I don't see any sheaths like that except in the old bowie books, love the stitched back, molded leather and the browning.
I always say simple is not easy.

What a great job.

Thanks for showing.
Mark
 
Most of that two-tone is shadows. All I did for color is oil the leather.
 
Wick as usual great work! :35:

One day you need to do picture WIP on how you build one of these sheaths. I know you have told me before how you do the leather work on this type of sheath but pictures would really add that bit of information to fill in the holes. I would also love to see the making of the frog and the tip of this type of sheath.

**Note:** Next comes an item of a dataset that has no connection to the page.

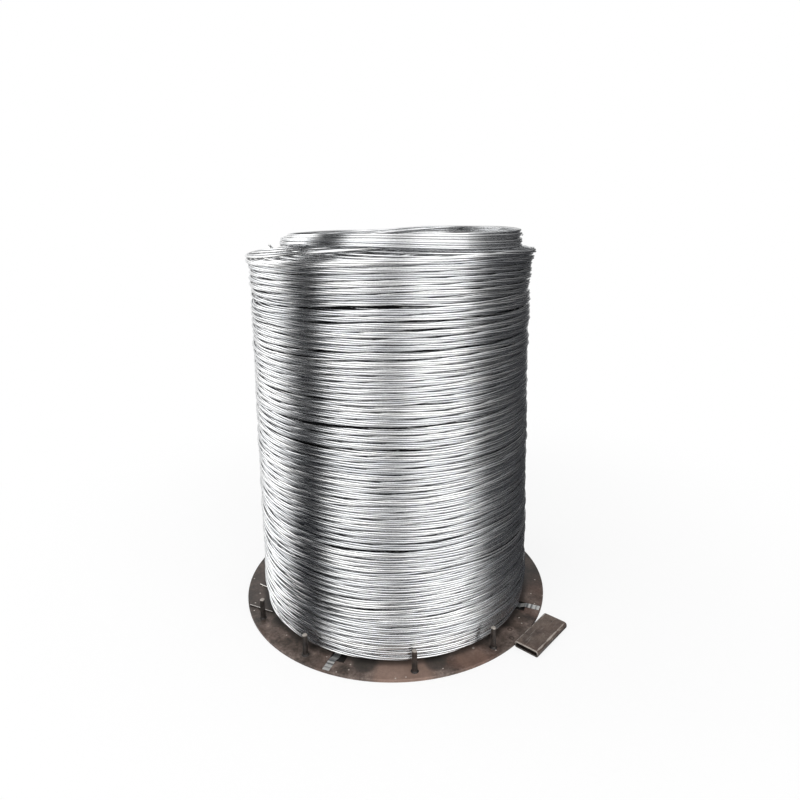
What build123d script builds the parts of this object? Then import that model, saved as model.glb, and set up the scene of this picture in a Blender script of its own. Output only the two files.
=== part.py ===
from build123d import *
import math
import os

# A coil of drawn stainless steel wire, standing on the round steel plate that takes it up.
# Lengths are in millimetres and angles in degrees. Angles go round +Z from +X.
# The origin is the centre of the plate's underside, and -Y is the front.

# Coil of wire: its main body
coil_radius = 402.5
coil_wall = 120.5
coil_height = 1030.0
wire_diameter = 5.5
turn_group_pitch = 17.2
turn_group_relief = 1.2
group_gap_width = 4.2
group_gap_depth = 5.0
coil_edge_rounding = 8.0
foot_inset = 5.0
foot_blend_height = 60.0
lip_flare = 7.0
lip_blend_height = 18.0

# Last turns on top of the main body, a narrower ring that stands off centre, against the bore
crown_turns_wide = 3
crown_bore_gap = 1.0
crown_height = 56.0
crown_group_pitch = 26.0
crown_angle = -34.0

# Round plate under the coil, standing out past it all round
plate_margin = 55.0
plate_thickness = 8.0
plate_edge_chamfer = 1.0

# Radial slots, sunk into the plate's top so that a band can pass under the coil
slot_angles = (-112.0, -25.6)
slot_outer_reach = 14.0
slot_bore_reach = 46.0
slot_width = 42.0
slot_depth = 5.5

# The back of the plate repeats the front, turned half round
half_turn = 180.0

# Pegs welded upright on the plate, round the coil
peg_angles = (-152.1, -123.6, -84.1, -53.7)
peg_coil_gap = 20.5
peg_foot_radius = 7.5
peg_top_radius = 6.5
peg_height = 57.0
peg_top_chamfer = 1.5
weld_radius = 10.5
weld_height = 3.5

# Strapping bands: flat on the plate, then down into the slot and on under the coil.
# Each lies nearer one wall of its slot: -1 is the clockwise wall, seen from above.
strap_width = 19.0
strap_thickness = 1.0
strap_rim_margin = 1.5
strap_bend_margin = 3.0
strap_slope_length = 14.0
strap_end_margin = 6.0
strap_sides = (-1, 1)
strap_wall_gaps = (1.0, 3.5)

# Flattened tube along the rim, standing on the floor beside the plate
tube_angle = -42.9
tube_shift = 44.5
tube_length = 155.0
tube_width = 70.0
tube_height = 18.0
tube_wall = 4.0
tube_corner_radius = 7.0
tube_seat_gap = 0.3

# Thin wire ends on the plate, at the left: angle at the outer end and angle at the coil
tie_wire_diameter = 4.0
tie_wire_coil_gap = 1.0
tie_wire_rim_margin = 3.0
long_tie_angles = (-161.6, -153.2)
short_tie_angles = (-174.7, -171.9)
short_tie_reach = 26.5

# Places that follow from the sizes above
bore_radius = coil_radius - coil_wall
plate_radius = coil_radius + plate_margin
slot_outer_radius = coil_radius + slot_outer_reach
slot_inner_radius = bore_radius - slot_bore_reach
peg_circle_radius = coil_radius + peg_coil_gap + peg_foot_radius
foot_radius = coil_radius - foot_inset
end_relief = wire_diameter / 4
coil_base = plate_thickness + end_relief
coil_top = plate_thickness + coil_height
crown_base = coil_top - end_relief
crown_top = coil_top + crown_height
# A turn of wire spans from the bore on one side to the coil's outside on the other
turn_radius = (coil_radius + bore_radius) / 2
crown_radius = turn_radius + wire_diameter / 2
crown_wall = crown_turns_wide * wire_diameter
crown_offset = crown_radius - crown_wall - bore_radius - crown_bore_gap


def polar_point(radius, angle, height=0.0):
    turn = math.radians(angle)
    return Vector(radius * math.cos(turn), radius * math.sin(turn), height)


def side_radius(height):
    # The coil draws in a little at its foot, and its last loose turns flare out at the top
    above_seat = height - plate_thickness
    below_top = coil_top - height
    drawn_in = foot_inset * math.exp(-above_seat / foot_blend_height)
    flared = lip_flare * math.exp(-below_top / lip_blend_height)
    return coil_radius - drawn_in + flared


def steps(first, last, pitch):
    # Evenly spaced values from first to last, about a pitch apart
    count = max(1, round(abs(last - first) / pitch))
    return [first + (last - first) * index / count for index in range(count + 1)]


def ridges(points, relief):
    # Rounded ridges, one between each point and the next, standing out to the right of the way along
    for start, end in zip(points, points[1:]):
        along = Vector(*end) - Vector(*start)
        outward = Vector(along.Y, -along.X).normalized()
        crest = (Vector(*start) + Vector(*end)) / 2 + outward * relief
        ThreePointArc(start, crest, end)


def turn_groups(levels, radius_at):
    # Rounded groups of turns between the levels, with a narrow sharp gap between each and the next
    half_gap = group_gap_width / 2
    gaps = levels[1:-1]
    edges = [levels[0], *(level + side * half_gap for level in gaps for side in (-1, 1)), levels[-1]]
    for start, end in zip(edges[::2], edges[1::2]):
        ridges([(radius_at(start), start), (radius_at(end), end)], turn_group_relief)
    for level in gaps:
        Polyline((radius_at(level - half_gap), level - half_gap),
                 (radius_at(level) - group_gap_depth, level),
                 (radius_at(level + half_gap), level + half_gap))


def rounded_corner(start, corner, end):
    # A quarter round that swings out towards the corner point
    middle = (Vector(*start) + Vector(*end)) / 2
    crest = middle + (Vector(*corner) - middle) * (math.sqrt(2) - 1)
    ThreePointArc(start, crest, end)


# Main body of the coil and the narrower ring of turns on it
with BuildPart() as wire_coil:
    side_bottom = coil_base + coil_edge_rounding
    side_top = coil_top - end_relief - coil_edge_rounding
    bottom_edge = side_radius(side_bottom) - coil_edge_rounding
    top_edge = side_radius(side_top) - coil_edge_rounding
    end_top = coil_top - end_relief
    with BuildSketch(Plane.XZ):
        with BuildLine():
            Line((0, coil_base), (bore_radius, coil_base))
            ridges([(x, coil_base) for x in steps(bore_radius, bottom_edge, wire_diameter)], end_relief)
            rounded_corner((bottom_edge, coil_base), (side_radius(side_bottom), coil_base),
                           (side_radius(side_bottom), side_bottom))
            turn_groups(steps(side_bottom, side_top, turn_group_pitch), side_radius)
            rounded_corner((side_radius(side_top), side_top), (side_radius(side_top), end_top),
                           (top_edge, end_top))
            ridges([(x, end_top) for x in steps(top_edge, bore_radius, wire_diameter)], end_relief)
            Line((bore_radius, end_top), (0, end_top))
            Line((0, end_top), (0, coil_base))
        make_face()
    revolve(axis=Axis.Z)
    crown_centre = polar_point(crown_offset, crown_angle)
    crown_plane = Plane(origin=crown_centre, x_dir=(1, 0, 0), z_dir=(0, -1, 0))
    crown_inner = crown_radius - crown_wall
    crown_end = crown_top - end_relief
    with BuildSketch(crown_plane):
        with BuildLine():
            Line((crown_inner, crown_base - end_relief), (crown_radius, crown_base - end_relief))
            Line((crown_radius, crown_base - end_relief), (crown_radius, crown_base))
            turn_groups(steps(crown_base, crown_end, crown_group_pitch), lambda height: crown_radius)
            ridges([(x, crown_end) for x in steps(crown_radius, crown_inner, wire_diameter)], end_relief)
            Line((crown_inner, crown_end), (crown_inner, crown_base - end_relief))
        make_face()
    revolve(axis=Axis(crown_centre, (0, 0, 1)))
    with BuildSketch(Plane.XY):
        Circle(bore_radius)
    extrude(amount=crown_top + wire_diameter, mode=Mode.SUBTRACT)

# Round plate with its slots
slot_directions = [angle + turn for turn in (0, half_turn) for angle in slot_angles]
with BuildPart() as base_plate:
    with BuildSketch(Plane.XY):
        Circle(plate_radius)
    extrude(amount=plate_thickness)
    chamfer(base_plate.edges().filter_by(GeomType.CIRCLE), plate_edge_chamfer)
    with BuildSketch(Plane.XY.offset(plate_thickness - slot_depth)):
        for angle in slot_directions:
            with Locations(polar_point((slot_outer_radius + slot_inner_radius) / 2, angle)):
                Rectangle(slot_outer_radius - slot_inner_radius, slot_width, rotation=angle)
    extrude(amount=slot_depth, mode=Mode.SUBTRACT)


# One peg, a round bar with a ring of weld at its foot
def make_peg(angle):
    foot = polar_point(peg_circle_radius, angle, plate_thickness)
    with BuildPart() as peg:
        with BuildSketch(Plane(origin=foot, x_dir=(1, 0, 0), z_dir=(0, -1, 0))):
            with BuildLine():
                Polyline((0, 0), (weld_radius, 0), (peg_foot_radius, weld_height),
                         (peg_top_radius, peg_height - peg_top_chamfer),
                         (peg_top_radius - peg_top_chamfer, peg_height), (0, peg_height), close=True)
            make_face()
        revolve(axis=Axis(foot, (0, 0, 1)))
    return peg.part


# One strapping band, drawn from the side along its slot and given its width
def make_strap(angle, side, wall_gap):
    rim_end = plate_radius - plate_edge_chamfer - strap_rim_margin
    slope_top = slot_outer_radius - strap_bend_margin
    slope_bottom = slope_top - strap_slope_length
    inner_end = slot_inner_radius + strap_end_margin
    slot_floor = plate_thickness - slot_depth
    route = [(rim_end, plate_thickness), (slope_top, plate_thickness),
             (slope_bottom, slot_floor), (inner_end, slot_floor)]
    upper = [(radius, height + strap_thickness) for radius, height in reversed(route)]
    direction = polar_point(1, angle)
    clockwise = polar_point(1, angle - 90)
    shift = (slot_width - strap_width) / 2 - wall_gap
    with BuildPart() as strap:
        with BuildSketch(Plane(origin=clockwise * (-side * shift), x_dir=direction, z_dir=clockwise)):
            with BuildLine():
                Polyline(*route, *upper, close=True)
            make_face()
        extrude(amount=strap_width / 2, both=True)
    return strap.part


# Flattened tube, tangent to the plate's rim and open at both ends
with BuildPart() as rim_tube:
    tube_along = polar_point(1, tube_angle + 90)
    tube_out = polar_point(1, tube_angle)
    tube_distance = plate_radius + tube_seat_gap + tube_width / 2
    tube_start = (tube_out * tube_distance + tube_along * (tube_shift - tube_length / 2)
                  + Vector(0, 0, tube_height / 2))
    with BuildSketch(Plane(origin=tube_start, x_dir=tube_out, z_dir=tube_along)):
        RectangleRounded(tube_width, tube_height, tube_corner_radius)
        RectangleRounded(tube_width - 2 * tube_wall, tube_height - 2 * tube_wall,
                         tube_corner_radius - tube_wall, mode=Mode.SUBTRACT)
    extrude(amount=tube_length)


# One straight thin wire end lying on the plate
def make_tie_wire(outer_radius, outer_angle, inner_angle):
    height = plate_thickness + tie_wire_diameter / 2
    inner_radius = foot_radius + tie_wire_coil_gap + tie_wire_diameter / 2
    outer_end = polar_point(outer_radius, outer_angle, height)
    inner_end = polar_point(inner_radius, inner_angle, height)
    span = inner_end - outer_end
    with BuildPart() as tie_wire:
        with BuildSketch(Plane(origin=outer_end, z_dir=span)):
            Circle(tie_wire_diameter / 2)
        extrude(amount=span.length)
    return tie_wire.part


# Write one file for each piece
os.makedirs("parts", exist_ok=True)
pieces = {"wire_coil": wire_coil.part, "base_plate": base_plate.part, "rim_tube": rim_tube.part}

peg_directions = [angle + turn for turn in (0, half_turn) for angle in peg_angles]
for number, angle in enumerate(peg_directions, start=1):
    pieces[f"peg_{number}"] = make_peg(angle)

strap_places = zip(slot_directions, strap_sides * 2, strap_wall_gaps * 2)
for number, place in enumerate(strap_places, start=1):
    pieces[f"strap_{number}"] = make_strap(*place)

pieces["tie_wire_1"] = make_tie_wire(plate_radius - tie_wire_rim_margin, *long_tie_angles)
pieces["tie_wire_2"] = make_tie_wire(foot_radius + short_tie_reach, *short_tie_angles)

for name, piece in pieces.items():
    piece.label = name
    export_step(piece, f"parts/{name}.step")
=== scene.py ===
import math
import bpy
import numpy as np
from mathutils import Matrix, Vector


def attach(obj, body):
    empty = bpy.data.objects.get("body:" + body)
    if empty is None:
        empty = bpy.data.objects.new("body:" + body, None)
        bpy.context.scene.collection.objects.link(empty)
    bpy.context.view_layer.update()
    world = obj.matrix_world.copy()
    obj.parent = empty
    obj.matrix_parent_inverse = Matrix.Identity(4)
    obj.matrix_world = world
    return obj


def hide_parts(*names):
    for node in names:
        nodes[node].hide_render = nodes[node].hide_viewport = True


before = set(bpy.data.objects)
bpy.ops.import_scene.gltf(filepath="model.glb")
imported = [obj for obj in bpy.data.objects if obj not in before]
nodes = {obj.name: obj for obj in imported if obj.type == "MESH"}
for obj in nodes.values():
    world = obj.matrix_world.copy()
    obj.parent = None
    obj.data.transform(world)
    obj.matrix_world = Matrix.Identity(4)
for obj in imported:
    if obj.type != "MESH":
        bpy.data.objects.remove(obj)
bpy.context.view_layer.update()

# Coil of drawn stainless wire on its take-up plate. Sizes are in mm unless a comment says metres,
# and angles in degrees round +Z from +X. The camera stands at -Y.
mm = 0.001


def polar(radius, angle, height=0.0):
    turn = math.radians(angle)
    return Vector((radius * math.cos(turn), radius * math.sin(turn), height))


# Camera, from the photograph's own view of the plate and the coil
camera = {"across": 5.8, "distance": 1831.5, "height": 1123.8, "pitchDown": 8.24, "roll": 1.31,
          "focalPixels": 618.7, "imagePixels": 800.0, "centreX": 391.1, "centreY": 310.6}


def makeCamera(c):
    data = bpy.data.cameras.new("viewCamera")
    data.sensor_width = 36.0
    data.lens = c["focalPixels"] / c["imagePixels"] * data.sensor_width
    data.shift_x = 0.5 - c["centreX"] / c["imagePixels"]
    data.shift_y = c["centreY"] / c["imagePixels"] - 0.5
    data.clip_end = 200.0
    pitch = math.radians(c["pitchDown"])
    ahead = Vector((0, math.cos(pitch), -math.sin(pitch)))
    level = Vector((1, 0, 0))
    up = level.cross(ahead)
    roll = math.radians(c["roll"])
    right = level * math.cos(roll) - up * math.sin(roll)
    top = up * math.cos(roll) + level * math.sin(roll)
    turn = Matrix((right, top, -ahead)).transposed().to_4x4()
    body = bpy.data.objects.new("viewCamera", data)
    body.matrix_world = Matrix.Translation(Vector((c["across"], -c["distance"], c["height"])) * mm) @ turn
    bpy.context.scene.collection.objects.link(body)
    bpy.context.scene.camera = body


makeCamera(camera)
print("camera set")


# Shader helpers
def linear(hexColour):
    channels = [int(hexColour[i:i + 2], 16) / 255 for i in (1, 3, 5)]
    return tuple(v / 12.92 if v <= 0.04045 else ((v + 0.055) / 1.055) ** 2.4 for v in channels) + (1.0,)


def newMaterial(name):
    material = bpy.data.materials.new(name)
    material.use_nodes = True
    material.node_tree.nodes.clear()
    return material, material.node_tree


def addNode(tree, kind, settings=None, inputs=None):
    # settings are the node's own properties; inputs are values or another node's output
    node = tree.nodes.new(kind)
    for key, value in (settings or {}).items():
        setattr(node, key, value)
    for key, value in (inputs or {}).items():
        if isinstance(value, bpy.types.NodeSocket):
            tree.links.new(value, node.inputs[key])
        else:
            node.inputs[key].default_value = value
    return node


def setRamp(node, stops):
    ramp = node.color_ramp
    while len(ramp.elements) > 1:
        ramp.elements.remove(ramp.elements[-1])
    for index, (place, colour) in enumerate(stops):
        element = ramp.elements[0] if index == 0 else ramp.elements.new(place)
        element.position = place
        element.color = colour if isinstance(colour, tuple) else (colour, colour, colour, 1)
    return node


def paint(obj, material):
    obj.data.materials.clear()
    obj.data.materials.append(material)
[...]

I had a karate instructor tell me one time that there were three methods of learning and not everyone learned in the same way! Some can be told, others have to be shown and the third needs both to have it explained and then shown. Sometimes I am in the third group!:biggrin:
 
Cliff. check out this tute I am posting. I use use the same basics as shown for the tips/chapes. The throats are wrapped/bent around the leather with it having a wood/metal filler inserted to prevent distortion. After trimming and further fitting for a tight butt joint up the center back, the throat is silver brazed together. The top cap is soldered on over sized with a cadmium 600 degree solder, then trimmed and drilled and filed out for the blade entry. To make the frog locket, I saw out a piece from 1/4" to 3/8" bar steel, in either a L or a T profile, then rough grind and file to shape. A hole is drilled in the base of the locket, and in the throat, and with a reinforcement pin inserted, it is silver brazed in place. This is done before the top cap is soldered, of course. In the tute, the guy holds the two halves of the sheath together with wire. For the smaller tips/chapes, I don't bother but just use a weak spring clamp, or even a gentle hold in the vise. If in a vise, once one side is brazed, it will not shift on you, and you can turn it over and do the other side, and also do any adjustments that may be needed. Once finished the parts are glued in place to the sheath, and pinned with ribbed pins which are also glued in the leather. All of which are able to be removed by applying heat, if there is ever a need to.